═══ Dataset content ═══
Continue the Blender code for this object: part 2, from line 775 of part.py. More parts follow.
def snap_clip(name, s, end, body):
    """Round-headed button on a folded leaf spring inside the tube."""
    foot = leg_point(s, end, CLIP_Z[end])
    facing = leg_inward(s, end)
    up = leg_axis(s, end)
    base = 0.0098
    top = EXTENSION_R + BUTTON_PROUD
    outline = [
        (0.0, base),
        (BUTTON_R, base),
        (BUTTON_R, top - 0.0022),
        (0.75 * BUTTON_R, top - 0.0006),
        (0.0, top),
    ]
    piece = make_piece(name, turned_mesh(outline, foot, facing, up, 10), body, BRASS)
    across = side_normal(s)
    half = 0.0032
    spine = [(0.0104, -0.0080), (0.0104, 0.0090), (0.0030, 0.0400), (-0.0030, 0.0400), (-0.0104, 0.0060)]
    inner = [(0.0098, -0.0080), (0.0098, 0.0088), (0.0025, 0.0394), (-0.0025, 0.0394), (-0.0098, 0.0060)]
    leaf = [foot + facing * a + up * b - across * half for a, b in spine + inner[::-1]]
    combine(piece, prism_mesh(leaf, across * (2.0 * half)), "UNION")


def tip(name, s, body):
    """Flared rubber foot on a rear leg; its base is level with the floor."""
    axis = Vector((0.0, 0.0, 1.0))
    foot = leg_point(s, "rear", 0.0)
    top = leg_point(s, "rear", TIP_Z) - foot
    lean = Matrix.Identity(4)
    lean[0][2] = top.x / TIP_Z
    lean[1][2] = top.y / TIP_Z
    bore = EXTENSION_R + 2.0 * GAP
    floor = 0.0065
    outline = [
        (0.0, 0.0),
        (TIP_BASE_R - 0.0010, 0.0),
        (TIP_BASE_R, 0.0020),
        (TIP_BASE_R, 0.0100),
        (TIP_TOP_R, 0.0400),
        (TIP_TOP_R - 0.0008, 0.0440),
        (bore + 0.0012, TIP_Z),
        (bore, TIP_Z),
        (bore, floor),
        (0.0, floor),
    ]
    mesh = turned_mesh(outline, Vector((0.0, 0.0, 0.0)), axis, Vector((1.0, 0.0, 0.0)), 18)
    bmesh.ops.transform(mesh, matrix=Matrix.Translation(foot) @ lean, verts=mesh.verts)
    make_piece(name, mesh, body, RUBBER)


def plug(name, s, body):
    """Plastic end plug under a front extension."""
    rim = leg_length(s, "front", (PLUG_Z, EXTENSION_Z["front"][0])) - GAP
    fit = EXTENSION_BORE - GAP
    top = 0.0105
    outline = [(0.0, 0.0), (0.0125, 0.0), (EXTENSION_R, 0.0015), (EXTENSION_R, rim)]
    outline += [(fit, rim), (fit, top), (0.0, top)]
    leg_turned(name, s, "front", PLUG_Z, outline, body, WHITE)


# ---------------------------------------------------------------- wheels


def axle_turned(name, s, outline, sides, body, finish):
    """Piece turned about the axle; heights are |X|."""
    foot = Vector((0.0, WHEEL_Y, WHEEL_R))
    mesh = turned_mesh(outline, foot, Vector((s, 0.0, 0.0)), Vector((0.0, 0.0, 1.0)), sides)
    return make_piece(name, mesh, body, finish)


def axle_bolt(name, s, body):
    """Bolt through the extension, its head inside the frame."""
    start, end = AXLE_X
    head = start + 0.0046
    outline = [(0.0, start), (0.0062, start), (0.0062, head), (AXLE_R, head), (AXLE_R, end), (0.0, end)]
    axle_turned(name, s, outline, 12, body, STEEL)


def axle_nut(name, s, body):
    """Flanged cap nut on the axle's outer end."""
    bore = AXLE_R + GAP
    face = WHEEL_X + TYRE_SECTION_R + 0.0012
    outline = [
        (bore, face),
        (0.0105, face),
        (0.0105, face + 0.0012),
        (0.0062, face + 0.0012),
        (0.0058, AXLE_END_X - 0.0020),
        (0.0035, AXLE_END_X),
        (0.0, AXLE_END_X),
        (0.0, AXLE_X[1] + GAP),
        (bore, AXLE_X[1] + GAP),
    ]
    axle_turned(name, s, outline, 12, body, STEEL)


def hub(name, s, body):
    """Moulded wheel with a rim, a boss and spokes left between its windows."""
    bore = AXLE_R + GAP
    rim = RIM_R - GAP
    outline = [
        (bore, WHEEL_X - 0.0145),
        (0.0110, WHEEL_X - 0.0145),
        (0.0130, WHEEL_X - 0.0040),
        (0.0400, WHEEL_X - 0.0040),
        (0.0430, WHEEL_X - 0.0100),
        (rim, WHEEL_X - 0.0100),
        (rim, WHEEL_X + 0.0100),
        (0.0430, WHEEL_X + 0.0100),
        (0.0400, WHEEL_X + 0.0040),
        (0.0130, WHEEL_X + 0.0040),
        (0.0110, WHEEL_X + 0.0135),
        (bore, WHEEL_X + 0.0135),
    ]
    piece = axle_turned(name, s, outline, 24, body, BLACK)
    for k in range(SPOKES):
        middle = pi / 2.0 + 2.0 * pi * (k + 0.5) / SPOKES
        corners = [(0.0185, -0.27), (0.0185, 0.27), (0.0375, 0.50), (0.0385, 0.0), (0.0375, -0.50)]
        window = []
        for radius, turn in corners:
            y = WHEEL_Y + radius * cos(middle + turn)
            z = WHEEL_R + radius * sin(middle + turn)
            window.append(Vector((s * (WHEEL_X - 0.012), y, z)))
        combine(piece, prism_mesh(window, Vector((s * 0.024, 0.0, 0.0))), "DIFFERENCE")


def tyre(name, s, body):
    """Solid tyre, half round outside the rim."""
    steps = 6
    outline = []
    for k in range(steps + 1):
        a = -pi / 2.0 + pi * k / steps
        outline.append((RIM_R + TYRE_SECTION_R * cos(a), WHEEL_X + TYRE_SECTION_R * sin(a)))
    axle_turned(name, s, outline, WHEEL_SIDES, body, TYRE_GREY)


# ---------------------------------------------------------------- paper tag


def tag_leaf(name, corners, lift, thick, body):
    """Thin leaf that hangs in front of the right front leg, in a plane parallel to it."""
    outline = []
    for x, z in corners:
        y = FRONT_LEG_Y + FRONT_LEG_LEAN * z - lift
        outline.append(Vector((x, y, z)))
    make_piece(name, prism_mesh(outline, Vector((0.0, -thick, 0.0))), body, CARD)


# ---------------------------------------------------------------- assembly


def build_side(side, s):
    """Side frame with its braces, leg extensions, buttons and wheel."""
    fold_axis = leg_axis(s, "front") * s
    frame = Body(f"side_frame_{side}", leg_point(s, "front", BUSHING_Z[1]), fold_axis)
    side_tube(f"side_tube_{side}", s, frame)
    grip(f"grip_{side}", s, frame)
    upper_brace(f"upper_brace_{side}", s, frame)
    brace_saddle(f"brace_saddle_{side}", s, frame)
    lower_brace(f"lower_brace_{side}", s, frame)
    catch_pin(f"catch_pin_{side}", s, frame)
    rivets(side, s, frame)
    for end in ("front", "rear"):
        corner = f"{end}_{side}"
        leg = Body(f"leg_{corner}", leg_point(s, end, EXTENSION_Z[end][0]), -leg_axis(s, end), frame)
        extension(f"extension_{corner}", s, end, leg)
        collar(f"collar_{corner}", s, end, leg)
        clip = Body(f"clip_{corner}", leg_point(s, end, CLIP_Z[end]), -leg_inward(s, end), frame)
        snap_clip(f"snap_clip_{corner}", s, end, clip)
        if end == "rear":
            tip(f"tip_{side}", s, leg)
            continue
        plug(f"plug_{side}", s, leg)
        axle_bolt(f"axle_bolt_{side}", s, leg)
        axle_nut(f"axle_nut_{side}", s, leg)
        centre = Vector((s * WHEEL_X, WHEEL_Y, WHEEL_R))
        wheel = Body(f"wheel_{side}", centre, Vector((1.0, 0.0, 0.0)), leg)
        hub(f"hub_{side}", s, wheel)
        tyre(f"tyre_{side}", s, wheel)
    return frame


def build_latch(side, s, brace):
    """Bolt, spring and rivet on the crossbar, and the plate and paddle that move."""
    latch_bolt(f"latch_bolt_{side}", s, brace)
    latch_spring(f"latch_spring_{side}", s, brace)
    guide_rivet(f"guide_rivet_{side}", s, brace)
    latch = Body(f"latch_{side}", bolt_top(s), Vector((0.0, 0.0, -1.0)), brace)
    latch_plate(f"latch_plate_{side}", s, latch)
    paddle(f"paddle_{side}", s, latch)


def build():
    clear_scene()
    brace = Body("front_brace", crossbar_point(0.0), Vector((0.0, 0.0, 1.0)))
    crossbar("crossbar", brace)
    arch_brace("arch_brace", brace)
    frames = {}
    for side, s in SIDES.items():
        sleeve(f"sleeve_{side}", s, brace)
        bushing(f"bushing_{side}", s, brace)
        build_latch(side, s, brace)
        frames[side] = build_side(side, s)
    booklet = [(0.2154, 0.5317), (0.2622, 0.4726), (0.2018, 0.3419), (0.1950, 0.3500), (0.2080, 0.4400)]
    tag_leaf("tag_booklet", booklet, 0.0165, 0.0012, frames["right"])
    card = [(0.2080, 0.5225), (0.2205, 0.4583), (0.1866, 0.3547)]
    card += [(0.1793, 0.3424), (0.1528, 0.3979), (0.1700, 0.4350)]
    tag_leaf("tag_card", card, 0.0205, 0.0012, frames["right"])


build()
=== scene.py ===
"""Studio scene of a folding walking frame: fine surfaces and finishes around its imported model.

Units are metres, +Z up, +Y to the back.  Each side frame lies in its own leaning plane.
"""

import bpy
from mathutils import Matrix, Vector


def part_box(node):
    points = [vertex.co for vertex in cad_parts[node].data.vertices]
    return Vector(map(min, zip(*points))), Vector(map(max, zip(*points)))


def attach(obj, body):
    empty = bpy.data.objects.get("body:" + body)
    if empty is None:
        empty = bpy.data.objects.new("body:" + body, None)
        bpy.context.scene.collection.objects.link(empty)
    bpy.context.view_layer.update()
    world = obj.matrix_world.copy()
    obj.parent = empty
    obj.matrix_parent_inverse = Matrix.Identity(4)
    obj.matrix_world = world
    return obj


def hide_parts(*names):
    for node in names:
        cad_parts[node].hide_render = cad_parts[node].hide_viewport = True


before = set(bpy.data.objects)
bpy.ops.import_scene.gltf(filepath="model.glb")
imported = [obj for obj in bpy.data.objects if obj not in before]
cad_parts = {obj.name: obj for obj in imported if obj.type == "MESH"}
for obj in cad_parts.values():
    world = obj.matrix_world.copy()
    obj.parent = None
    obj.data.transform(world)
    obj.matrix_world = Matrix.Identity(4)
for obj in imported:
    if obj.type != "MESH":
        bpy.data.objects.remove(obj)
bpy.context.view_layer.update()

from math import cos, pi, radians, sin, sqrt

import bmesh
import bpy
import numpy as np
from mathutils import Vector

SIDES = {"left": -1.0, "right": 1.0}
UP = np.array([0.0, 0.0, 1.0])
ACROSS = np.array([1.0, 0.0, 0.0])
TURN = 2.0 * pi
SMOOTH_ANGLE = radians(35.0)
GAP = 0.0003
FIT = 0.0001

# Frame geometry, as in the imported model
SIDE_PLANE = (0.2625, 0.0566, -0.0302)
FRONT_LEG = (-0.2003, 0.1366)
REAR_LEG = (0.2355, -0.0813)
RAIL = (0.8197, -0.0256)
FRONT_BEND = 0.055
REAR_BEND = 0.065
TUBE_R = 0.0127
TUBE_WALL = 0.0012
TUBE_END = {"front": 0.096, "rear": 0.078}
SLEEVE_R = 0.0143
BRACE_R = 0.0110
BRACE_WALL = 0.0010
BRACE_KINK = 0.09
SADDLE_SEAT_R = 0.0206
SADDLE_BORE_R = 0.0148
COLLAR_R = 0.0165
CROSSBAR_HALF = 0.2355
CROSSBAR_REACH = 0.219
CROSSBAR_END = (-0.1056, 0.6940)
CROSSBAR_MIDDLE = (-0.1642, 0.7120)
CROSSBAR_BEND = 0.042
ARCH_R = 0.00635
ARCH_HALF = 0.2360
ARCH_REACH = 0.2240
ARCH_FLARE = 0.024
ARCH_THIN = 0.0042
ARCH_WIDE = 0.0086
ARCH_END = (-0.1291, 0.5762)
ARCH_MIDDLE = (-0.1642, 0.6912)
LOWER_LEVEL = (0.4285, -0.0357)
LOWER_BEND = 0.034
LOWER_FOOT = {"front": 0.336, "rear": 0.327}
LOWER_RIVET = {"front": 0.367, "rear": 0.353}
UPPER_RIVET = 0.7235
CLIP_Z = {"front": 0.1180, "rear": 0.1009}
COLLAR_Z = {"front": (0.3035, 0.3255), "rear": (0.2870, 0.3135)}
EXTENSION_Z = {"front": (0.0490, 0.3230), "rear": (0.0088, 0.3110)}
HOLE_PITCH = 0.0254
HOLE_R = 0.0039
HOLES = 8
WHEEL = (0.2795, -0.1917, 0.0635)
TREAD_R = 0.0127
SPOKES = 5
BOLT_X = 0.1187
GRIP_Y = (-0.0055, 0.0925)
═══
Problem statement: Quote the listing above, but only from the line that shows "card = [(0.2080, 0.5225), (0.2205, 0.4583), (0.1866, 0.3547)]" through the line that shows "for node in".

Task answer:
    card = [(0.2080, 0.5225), (0.2205, 0.4583), (0.1866, 0.3547)]
    card += [(0.1793, 0.3424), (0.1528, 0.3979), (0.1700, 0.4350)]
    tag_leaf("tag_card", card, 0.0205, 0.0012, frames["right"])


build()
=== scene.py ===
"""Studio scene of a folding walking frame: fine surfaces and finishes around its imported model.

Units are metres, +Z up, +Y to the back.  Each side frame lies in its own leaning plane.
"""

import bpy
from mathutils import Matrix, Vector


def part_box(node):
    points = [vertex.co for vertex in cad_parts[node].data.vertices]
    return Vector(map(min, zip(*points))), Vector(map(max, zip(*points)))


def attach(obj, body):
    empty = bpy.data.objects.get("body:" + body)
    if empty is None:
        empty = bpy.data.objects.new("body:" + body, None)
        bpy.context.scene.collection.objects.link(empty)
    bpy.context.view_layer.update()
    world = obj.matrix_world.copy()
    obj.parent = empty
    obj.matrix_parent_inverse = Matrix.Identity(4)
    obj.matrix_world = world
    return obj


def hide_parts(*names):
    for node in names:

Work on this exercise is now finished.